To make this happen is an insanely massive undertaking and sacrifice and something Sonja and I have talked about at great length. The possibility for failure is incredible high and the difficulty is extremely formidable. It will a require an uprooting of our entire lives as well as significant time spent apart from each other and away from family and friends. But the reward is what I have been looking for my entire life. A membership to one of the most elite communities in the entire world and a skill set that aligns perfectly with my core values of helping the poor and freeing the oppressed and marginalized. To me a sacrifice of 5-10 years is a small price to pay for the satisfaction, fulfillment, and experience that will come from this venture. I have currently secured a difficult to acquire Army contract (18x if you care to know) that will allow me a chance at Special Forces training directly without prior enlisted experience. I will be shipping out to basic training in the next couple months.
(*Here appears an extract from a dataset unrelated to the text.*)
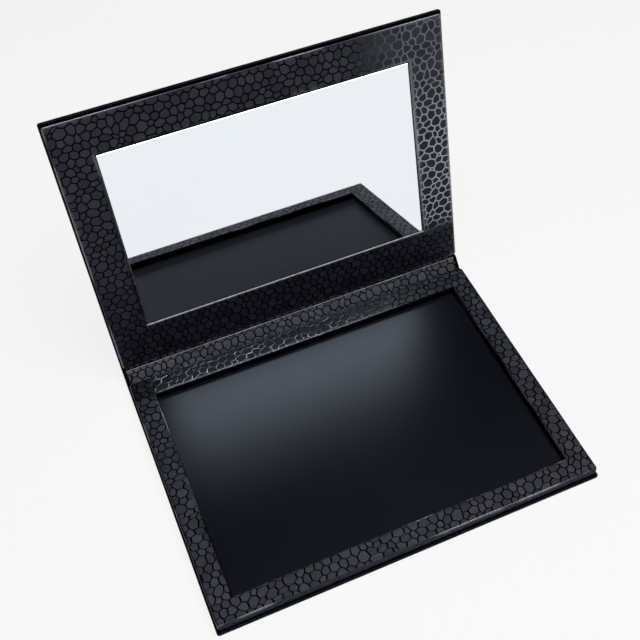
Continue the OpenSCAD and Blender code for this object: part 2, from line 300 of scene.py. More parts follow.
def embossing_tree(material):
    """Mesh nodes for a flat embossed sheet, its crowns at height 0, over a plain back."""
    bench = Bench(bpy.data.node_groups.new("scale embossing", "GeometryNodeTree"))
    inputs = {}
    for name, kind, value in (
        ("Width", "NodeSocketFloat", 0.1),
        ("Depth", "NodeSocketFloat", 0.1),
        ("Columns", "NodeSocketInt", 20),
        ("Rows", "NodeSocketInt", 20),
        ("Wander", "NodeSocketFloat", scale_wander),
        ("Groove half", "NodeSocketFloat", groove_half),
        ("Groove depth", "NodeSocketFloat", groove_depth),
        ("Corner", "NodeSocketFloat", scale_corner),
        ("Paper", "NodeSocketFloat", paper_t),
        ("Seed", "NodeSocketInt", 1),
    ):
        socket = bench.tree.interface.new_socket(name=name, in_out="INPUT", socket_type=kind)
        socket.default_value = value
        inputs[name] = socket.identifier
    bench.tree.interface.new_socket(name="Geometry", in_out="OUTPUT", socket_type="NodeSocketGeometry")
    given = bench.add("NodeGroupInput")
    position = bench.add("GeometryNodeInputPosition")["Position"]
    place = bench.add("ShaderNodeSeparateXYZ", None, {0: position})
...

As I stated before I don’t expect people to understand why we are doing this. A lot of people I have told have had a negative reaction. It’s hard to not be understood but that’s ok. I know that I know that I know that this is what we are meant to do. It will set us up for incredible success for the rest of our lives with money for school when this season is over as well as a bridge that exists for SF medics to become a physicians assistants, a high paying and respectable medical profession. Should the stars align there is also a bridge from a physicians assistant to a doctor that only requires a few years of school. In short, I could have all that my little boy heart has ever dreamed, the toughness and bad-assery of being an elite soldier, the cross cultural skills and knowledge to work with foreign people, and a medical skill set that could be used to both support my family and serve the poor overseas. There is a lot still in the air and I am not guaranteed anything until the Green Beret sits firmly atop my head but I couldn’t live with myself unless I gave this a shot. I feel I would be swallowed with regret and self-loathing if I didn’t give this one thing my everything. So this is where we’re at and there are a million little details to work out but this is the direction we have decided and we are moving forward. I felt it appropriate to announce it some way that not only explained my motivation but also the long history of desire, determination, and dissatisfaction that has lead up to this point in my life. Thanks for reading this long post. If you could take anything away from reading this it would be a challenge to yourself…

Do you want to engage and endeavor or watch and wonder? If you do not choose for yourself the choice will be made for you.